Cependant, face à la massification de ces comportements, apparaissent çà et là des nouveaux modes de consommation, encore à la marge, mais qui peuvent être prometteurs pour des commerces de proximité : les circuits courts, les marchés de producteurs, les AMAP. Cependant, on est encore bien loin d’un modèle généralisable, tant que sur le plan économique que sur le plan culturel.

Et l’emploi ?

Ce n’est pas une affaire d’opinion, c’est un fait avéré : le commerce, au sens large, a contribué formidablement à la création d’emplois. Pas toujours bien payés, souvent à des temps partiels non choisis... Mais, dans ce domaine comme dans bien d’autres, gardons de l’illusion d’un paradis perdu : les « bonnes » et les commis des boutiques d’autrefois avaient sûrement une vie plus dure – il en reste des témoins aujourd’hui encore.

Il est vrai qu’il n’y a plus de commis bourrelier, pas plus qu’il n’y a de gardes-barrières à la SNCF. Les métiers ont changé, l’activité s’est déplacée.

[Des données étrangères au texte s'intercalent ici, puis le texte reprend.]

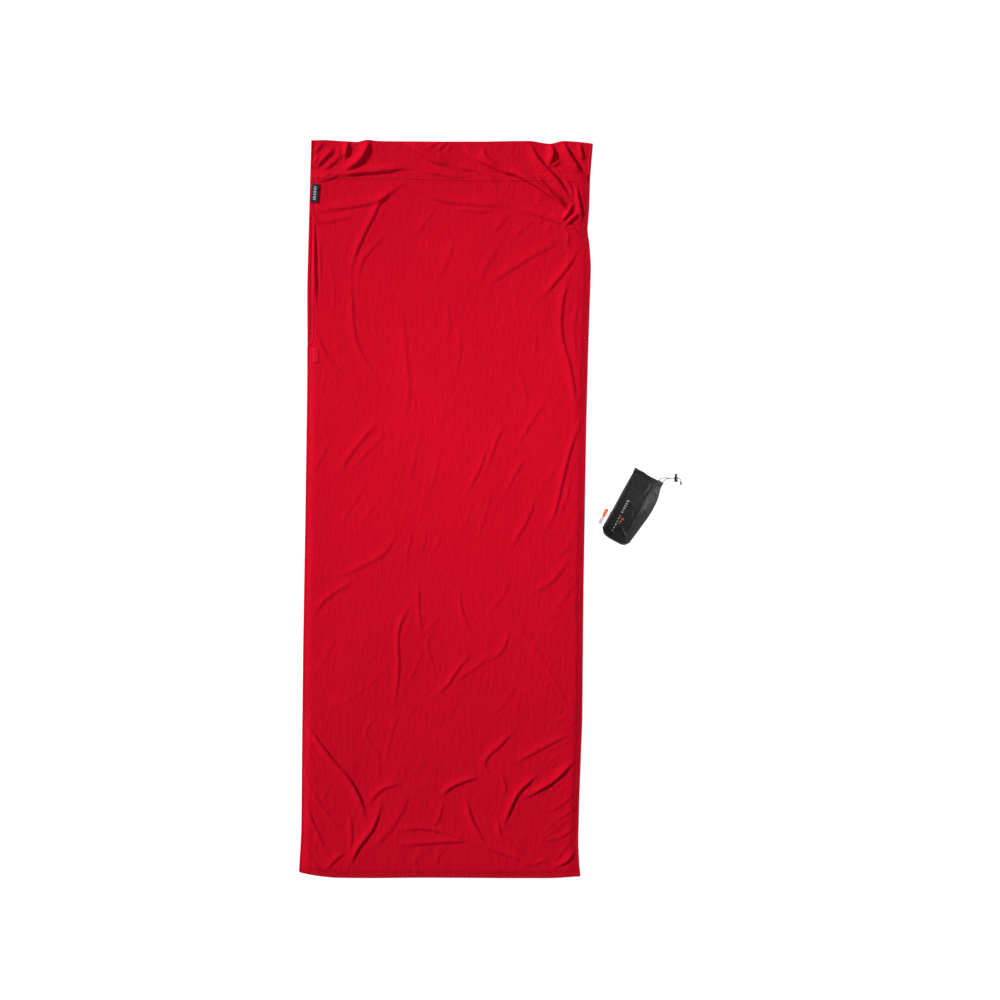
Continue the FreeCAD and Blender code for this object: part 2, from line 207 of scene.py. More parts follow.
class Shader:
    """A material's node tree, with short ways to add and join nodes."""

    def __init__(self, name, **finish):
        self.material = bpy.data.materials.new(name)
        self.material.use_nodes = True
        self.tree = self.material.node_tree
        self.surface = self.tree.nodes["Principled BSDF"]
        for socket, value in finish.items():
            self.surface.inputs[socket.replace("_", " ")].default_value = value

    def node(self, kind, settings=None, **inputs):
        made = self.tree.nodes.new("ShaderNode" + kind)
        for key, value in (settings or {}).items():
            setattr(made, key, value)
        for key, value in inputs.items():
            self.feed(made.inputs[key.replace("_", " ")], value)
        return made

    def feed(self, socket, value):
        if isinstance(value, bpy.types.NodeSocket):
            self.tree.links.new(value, socket)
        else:
            socket.default_value = value

    def math(self, operation, first, second=0.0):
        made = self.node("Math", {"operation": operation})
        self.feed(made.inputs[0], first)
        self.feed(made.inputs[1], second)
        return made.outputs[0]

    def flat_place(self):
        """The cloth's own flat coordinates, in metres."""
        return self.node("UVMap", {"uv_map": FLAT_MAP}).outputs["UV"]

    def place(self):
        """The object's own coordinates, in metres."""
        return self.node("TexCoord").outputs["Object"]

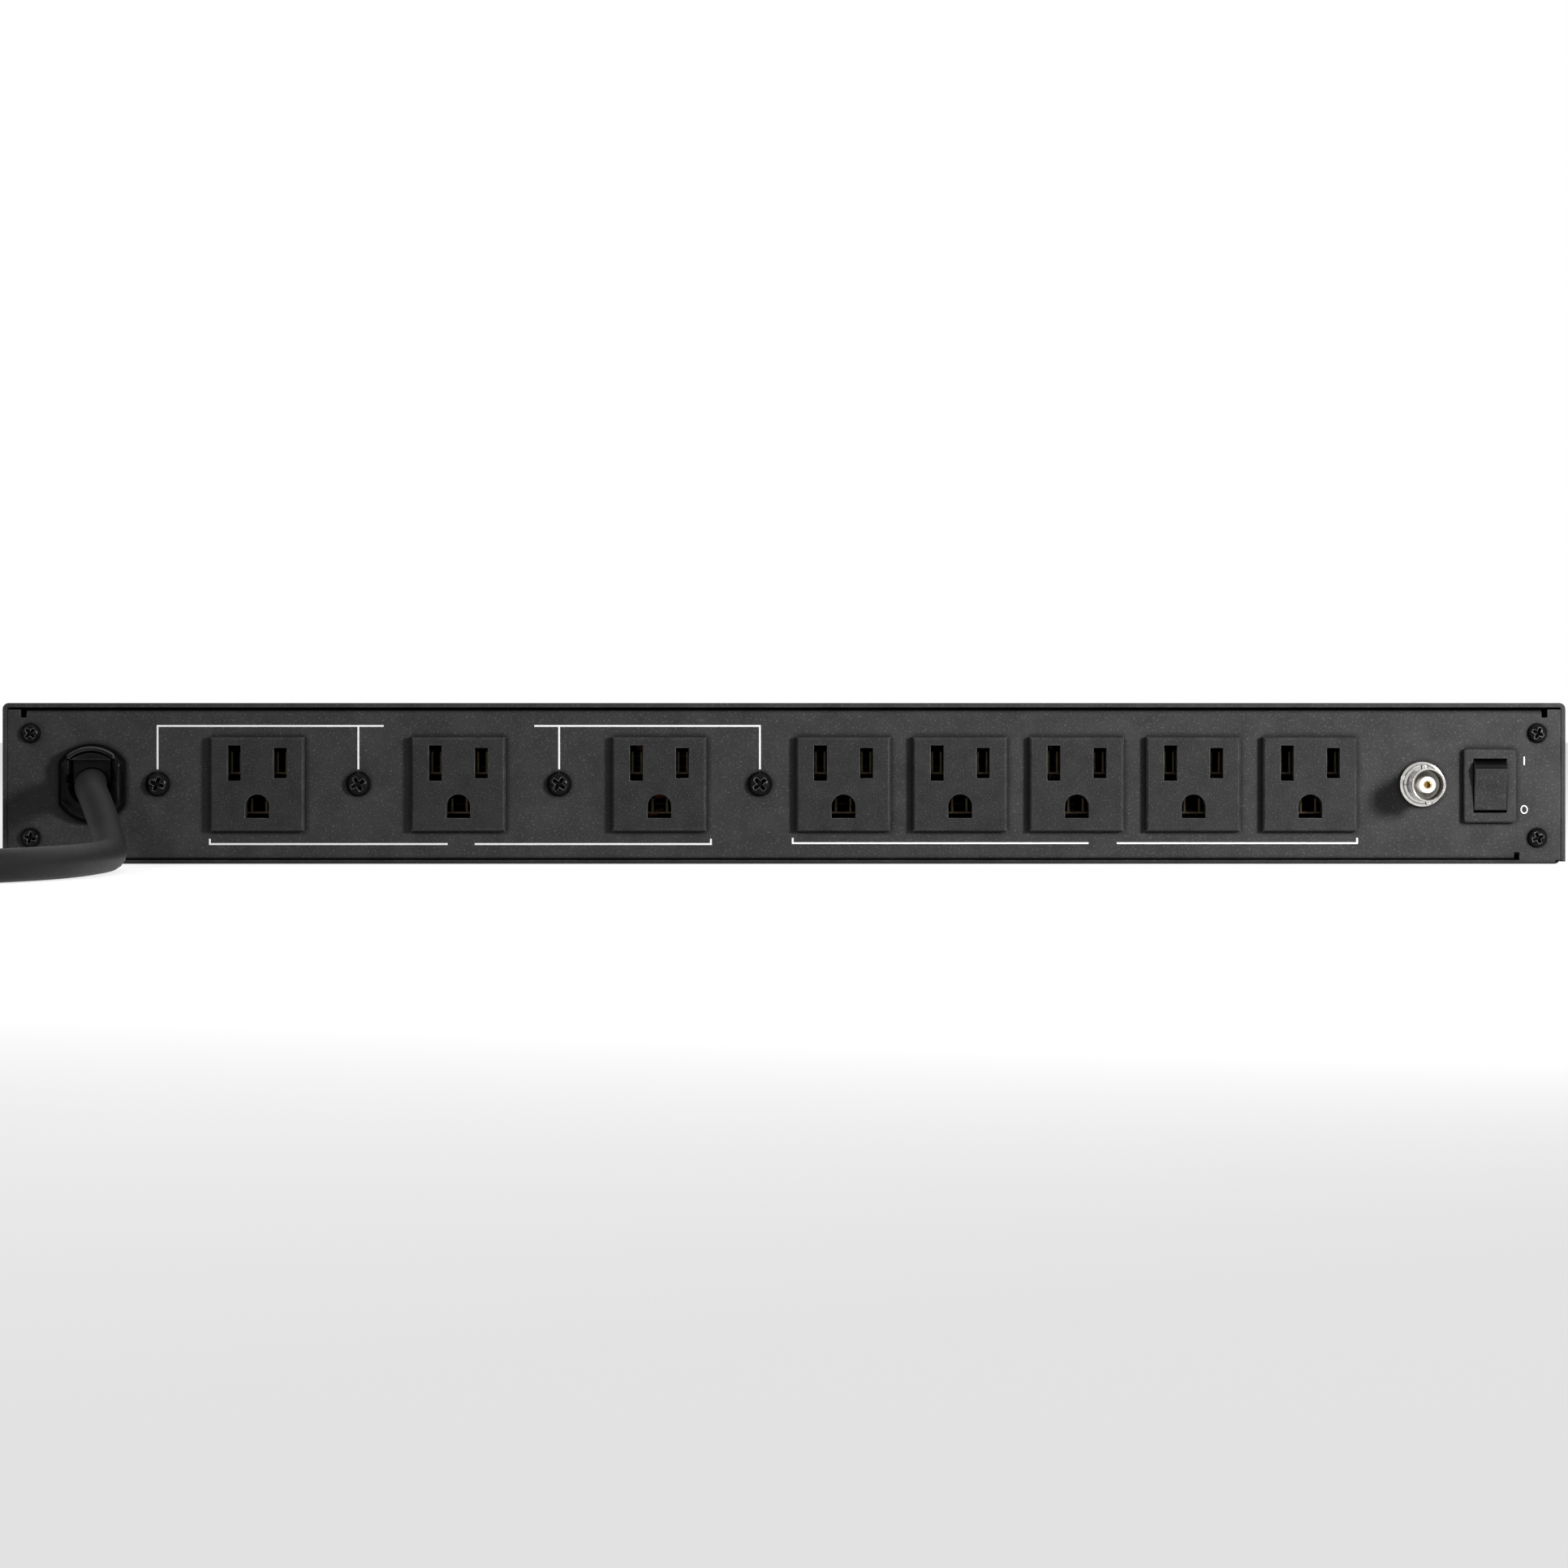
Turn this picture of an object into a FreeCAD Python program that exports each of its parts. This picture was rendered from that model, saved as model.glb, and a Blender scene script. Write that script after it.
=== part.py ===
import FreeCAD, Part

# Rack power strip, one rack unit high: a sheet steel case with eight outlets, a lamp socket and a lamp
# switch on the back, and a 19 inch panel with the controls and two pull-out lamps on the front.
# Axes: +X to the right and +Z up for someone facing the back, +Y from the back to the front panel.
# The origin is the middle of the underside, halfway along the overall depth. Units are millimetres.

import math
import os
import Sketcher

# ---------------------------------------------------------------- driving dimensions
SIZES = {
    # case
    "body_width": 432.0,
    "body_height": 44.45,
    "body_depth": 203.0,
    "cover_sheet": 1.2,
    "cover_lift": 0.6,
    "cover_corner": 1.7,
    "tray_sheet": 1.0,
    "tray_bend": 1.6,
    "tray_wall_drop": 6.45,
    "tab_width": 12.0,
    "rear_sheet": 1.2,
    "rear_bend": 1.5,
    "rear_flange": 11.0,
    "sheet_gap": 0.2,
    "top_gap": 0.65,
    "top_notch_inset": 5.8,
    "top_notch_width": 1.7,
    "bottom_notch_inset": 13.5,
    "bottom_notch_width": 1.5,
    "notch_depth": 2.2,
    "ear_width": 25.3,
    "front_sheet": 3.0,
    "rack_slot_inset": 8.75,
    "rack_hole_rise": 31.75,
    "rack_slot_width": 7.0,
    "rack_slot_length": 10.5,
    # fasteners
    "corner_screw_inset": 7.8,
    "corner_screw_low": 7.2,
    "corner_screw_drop": 8.35,
    "corner_head": 5.5,
    "corner_thread": 3.0,
    "strap_head": 6.9,
    "strap_thread": 4.0,
    "screw_depth": 8.0,
    # outlets
    "outlet_face": 26.0,
    "outlet_level": 22.05,
    "outlet_proud": 2.6,
    "outlet_bevel": 0.55,
    "outlet_neck": 24.4,
    "outlet_depth": 24.0,
    "clip_proud": 0.9,
    "clip_length": 4.0,
    "clip_width": 7.8,
    "blade_spacing": 12.7,
    "blade_rise": 5.8,
    "ground_drop": 6.1,
    "neutral_slot": 9.8,
    "hot_slot": 8.4,
    "slot_width": 3.6,
    "ground_width": 6.6,
    "contact_sheet": 0.6,
    "contact_width": 3.0,
    "contact_height": 6.3,
    "contact_length": 10.0,
    "contact_set_back": 6.0,
    "contact_tab": 7.0,
    "ground_contact": 4.6,
    # strain relief and mains cord
    "relief_level": 22.3,
    "relief_head": 21.8,
    "relief_flats": 18.4,
    "relief_proud": 4.2,
    "relief_neck": 16.0,
    "relief_depth": 11.0,
    "relief_lip": 0.8,
    "cord_diameter": 8.5,
    # lamp socket
    "bnc_level": 22.0,
    "bnc_barrel": 9.4,
    "bnc_bore": 8.4,
    "bnc_reach": 15.0,
    "bnc_flange": 12.5,
    "bnc_thread": 9.0,
    "bnc_insulator": 4.6,
    "bnc_contact": 2.2,
    "bnc_contact_bore": 1.5,
    # rear lamp switch
    "lamp_switch_level": 21.6,
    "lamp_bezel_width": 14.6,
    "lamp_bezel_height": 20.4,
    "lamp_key_width": 9.25,
    "lamp_key_height": 15.0,
    # front controls
    "main_bezel_width": 21.0,
    "main_bezel_height": 30.0,
    "main_key_width": 15.0,
    "main_key_height": 22.0,
    "bezel_proud": 2.0,
    "bezel_corner": 0.9,
    "switch_wall": 1.2,
    "switch_depth": 20.0,
    "key_gap": 0.15,
    "key_swing": 25.0,
    "terminal_width": 4.8,
    "terminal_sheet": 0.8,
    "key_pin": 2.4,
    "key_pin_gap": 0.05,
    "front_level": 22.2,
    "breaker_neck": 11.0,
    "breaker_body_width": 14.0,
    "breaker_body_height": 30.0,
    "breaker_body_depth": 27.0,
    "breaker_button": 7.0,
    "breaker_reach": 6.0,
    "dimmer_body": 16.0,
    "dimmer_body_depth": 9.0,
    "dimmer_neck": 7.0,
    "dimmer_shaft": 6.0,
    "knob_diameter": 16.0,
    "knob_reach": 14.5,
    "knob_gap": 1.0,
    "panel_nut": 2.2,
    "shaft_gap": 0.04,
    # pull-out lamps
    "lamp_level": 22.2,
    "lamp_diameter": 19.0,
    "lamp_wall": 1.0,
    "lamp_length": 113.0,
    "lamp_cap": 24.0,
    "lamp_cap_reach": 11.0,
    "lamp_window": 62.0,
    "guide_diameter": 26.0,
    "guide_wall": 1.0,
    "carrier_length": 16.0,
    "journal_diameter": 12.0,
    "slide_gap": 0.15,
    "bulb_diameter": 8.0,
    "bulb_length": 44.0,
    # filter board and lamp transformer
    "board_from_rear": 52.0,
    "board_width": 130.0,
    "board_length": 78.0,
    "board_sheet": 1.6,
    "standoff_height": 6.0,
    "standoff_diameter": 6.0,
    "board_hole_inset": 5.0,
    "choke_diameter": 27.0,
    "choke_bore": 13.0,
    "choke_width": 12.0,
    "cap_width": 26.5,
    "cap_depth": 11.0,
    "cap_height": 19.0,
    "disc_diameter": 20.0,
    "disc_thickness": 5.0,
    "trafo_from_rear": 56.0,
    "core_width": 41.0,
    "core_height": 34.0,
    "core_stack": 18.0,
    "coil_depth": 32.0,
    "foot_sheet": 1.0,
    "foot_reach": 9.0,
    "wire_diameter": 2.8,
    # plug
    "plug_length": 36.0,
    "plug_width": 26.0,
    "plug_height": 22.0,
    "plug_boot": 26.0,
    "blade_thickness": 1.6,
    "blade_width": 6.3,
    "blade_length": 17.5,
    "ground_pin": 4.8,
    "ground_pin_length": 21.0,
    "lead_coil_middle": 100.0,
    "lead_coil_width": 42.5,
    "lead_coil_height": 19.0,
}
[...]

Une étude du CREDOC sur l’agglomération de Caen le montre très clairement : les emplois de commerces ont baissé dans le centre-ville mais se sont largement développés en périphérie, avec, au total, une très forte augmentation.

De la concertation sur l’avenir du commerce ?

Ce serait, selon le président de la CCI, « la voie de l’efficacité, donc celle du bon sens ! » Il faut, dit-il une réflexion collective pour donner de la cohérence à la desserte commerciale. Sans doute, mais pour que la réflexion soit rigoureuse, pour que la concertation soit équitable, il faut aussi, je crois, de la confiance, de la transparence. Il faut par exemple éviter de nier l’évasion commerciale d’un côté et s’en effrayer quand elle risque de vous toucher de plus près. Et quand je lis qu’il faut moderniser et densifier le tissu existant, je comprends que l’objectif est de protéger les situations acquises et de renforcer la domination de quasi-monopoles... Aux dépens du pouvoir d’achat des Questembertois.

Publié le samedi 24 août 2013, par Paul Paboeuf.